Many wheelchair-users have few models from which they can learn something in their everyday life. For this reason, a course in wheelchair technique is important. A rehabilitation course where participants have different and contrasting experiences and levels of skill provides a singular opportunity to learn from the more experienced user.

This provides a fine possibility to learn, says researcher Øyvind Standal, who has written his doctoral dissertation on learning and rehabilitation.
 
Physical and social learning
Standal has studied the physical and social learning processes involved between participants in a rehabilitation involving the wheelchair at Health Sport Centre Beitostølen. Here, participants learn both wheelchair skills and appropriate physical activities.

– In my research I have looked at the learning process which occurs during rehabilitation, both from a pedagogic and a philosophical standpoint, and two forms of meaningful relations are discussed.
 
The learning process prior to closer consideration
Observation and imitation are central themes. In this connection, imitation is not a question whereby one decides to imitate another: physical learning is essentially reflexive. That is to say that it occurs before we have time to think about it.

The French philosopher, Maurice Merleau-Ponty maintains that ‘the decisive present’ in the learning process emerges when a meaningful relation arises between a situation and a physical subject.

This is to say that before we understand the word, we are affected by our own opinion. Imitation is an important path to bodily learning.
Participants in a group also form their own opinion in an active group relationship.
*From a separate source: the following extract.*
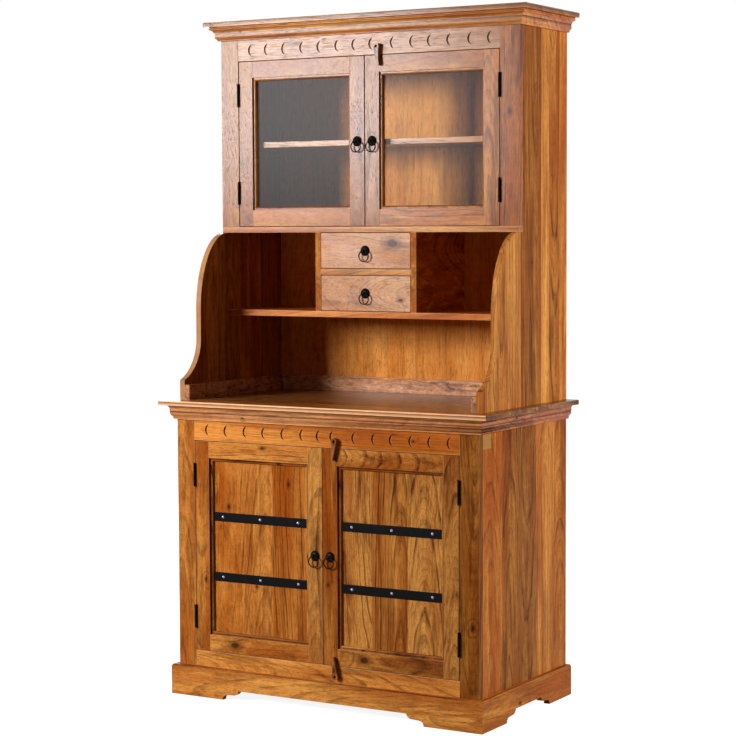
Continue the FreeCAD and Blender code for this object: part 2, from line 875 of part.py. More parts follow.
def nail_holes(y):
    """The holes for the strap nails between a pair of Y coordinates."""
    heights, nails = strap_positions()
    return [hole(nail_shank_radius + nail_play, y, x, z) for z in heights for x in nails]


def straps():
    """Two flat bars, each held to the panel by three domed nails."""
    heights, nails = strap_positions()
    (left, right), _ = door_light("base")
    margin = bead_width + strap_end_play
    panel_face = base_front + bead_setback + bead_thickness
    y = (panel_face - strap_thickness, panel_face)
    pieces = []
    for z in heights:
        bar = board((left + margin, right - margin), y, (z - strap_height / 2, z + strap_height / 2))
        pieces.append(bar.cut(nail_holes(y)))
    for z in heights:
        for x in nails:
            sizes = (strap_nail_head_radius, strap_nail_head_height, nail_shank_radius, nail_shank_length)
            pieces.append(nail(x, y[0], z, *sizes))
    return pieces


def build_doors():
    """Both pairs of doors: each right-hand door is built and mirrored for the left."""
    panel_face = base_front + bead_setback + bead_thickness
    panel = pane("base", panel_thickness).cut(nail_holes((panel_face, panel_face + panel_thickness)))
    nodes = {
        "upper_door_{}_frame": door_frame_pieces("hutch") + front_beads("hutch") + rear_beads(),
        "upper_door_{}_glass": [pane("hutch", glass_thickness)],
        "upper_door_{}_hardware": door_hardware("hutch"),
        "lower_door_{}_frame": door_frame_pieces("base") + front_beads("base"),
        "lower_door_{}_panel": [panel],
        "lower_door_{}_straps": straps(),
        "lower_door_{}_hardware": door_hardware("base"),
    }
    for name, pieces in nodes.items():
        save(name.format("right"), *pieces)
        save(name.format("left"), *[mirrored(piece) for piece in pieces])


def door_hardware(unit):
    """The door halves of the hinges and the rosette of the ring pull."""
    halves = [door_hinge(unit, z) for z in hinge_heights(unit)]
    return halves + [rosette(pull_x, front_of[unit], sum(door_z(unit)) / 2)]


# ---------------------------------------------------------------- ring pulls
def rosette_hole(x, front, z):
    """The hole for the shank of a rosette."""
    return hole(rosette_shank_radius + nail_play, (front, front + rosette_shank_length), x, z)


def rosette(x, front, z):
    """A domed back plate with an eye for the ring and a shank into the wood."""
    dome_radius = rosette_radius - rosette_rim_width
    profile = dome(dome_radius, rosette_rim_height, rosette_height - rosette_rim_height, dome_steps)
    profile += [
        (rosette_radius, rosette_rim_height),
        (rosette_radius, 0),
        (rosette_shank_radius, 0),
        (rosette_shank_radius, -rosette_shank_length),
        (0, -rosette_shank_length),
    ]
    plate = turned(profile, rosette_sides, x, front, z)
    eye_end = Vector(x - eye_width / 2, front - eye_reach, z)
    eye = bar(eye_radius, eye_end, Y_AXIS, Z_AXIS, X_AXIS * eye_width)
    neck_x = (x - eye_width / 2, x + eye_width / 2)
    neck_half = eye_radius * math.sin(math.pi / hardware_sides)
    neck = board(neck_x, (front - eye_reach, front), (z - neck_half, z + neck_half))
    return fused(plate, eye, neck).cut(bore(eye_bore_radius, eye_end, Y_AXIS, Z_AXIS, X_AXIS * eye_width))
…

When encountering others, they find a standard by which they can compare themselves, and acquire a language (words, expression and narratives) which enables them to understand their own situation as a wheelchair user.
 
Not possible with comprehensive planning
Learning is a dynamic but unpredictable project, and as such cannot be planned or managed in detail.

In his research, Øyvind Standal emphasises the importance of learning. That is to say one adopts a ‘hands off’ pedagogical approach. Educators may well renounce control and power, and prefer to contribute to the learning process through restructuring resources which already exist in all practical communities.

– The rehabilitation process has developed from one which was purely medical to being regarded in a far more comprehensive perspective. Rehabilitation also includes pedagogical work, Standal points out.

– My doctoral dissertation presents a theoretical viewpoint of the learning process during rehabilitation. I show that the rehabilitation course provides a welcome opportunity to meet others in similar situations, and that meaningful relationships which arise between participants is an important resource in the learning process, Standal concludes.
 

Background:
On 12 June 2009, Sandal defended his thesis ‘Relations of meaning. A phenomenologically-oriented case study of learning bodies in a rehabilitation context’ for the PhD degree in the Department of Physical Performance and Pedagogy at the Norwegian College of Sport Science. The thesis is available in Brage (institutional archives).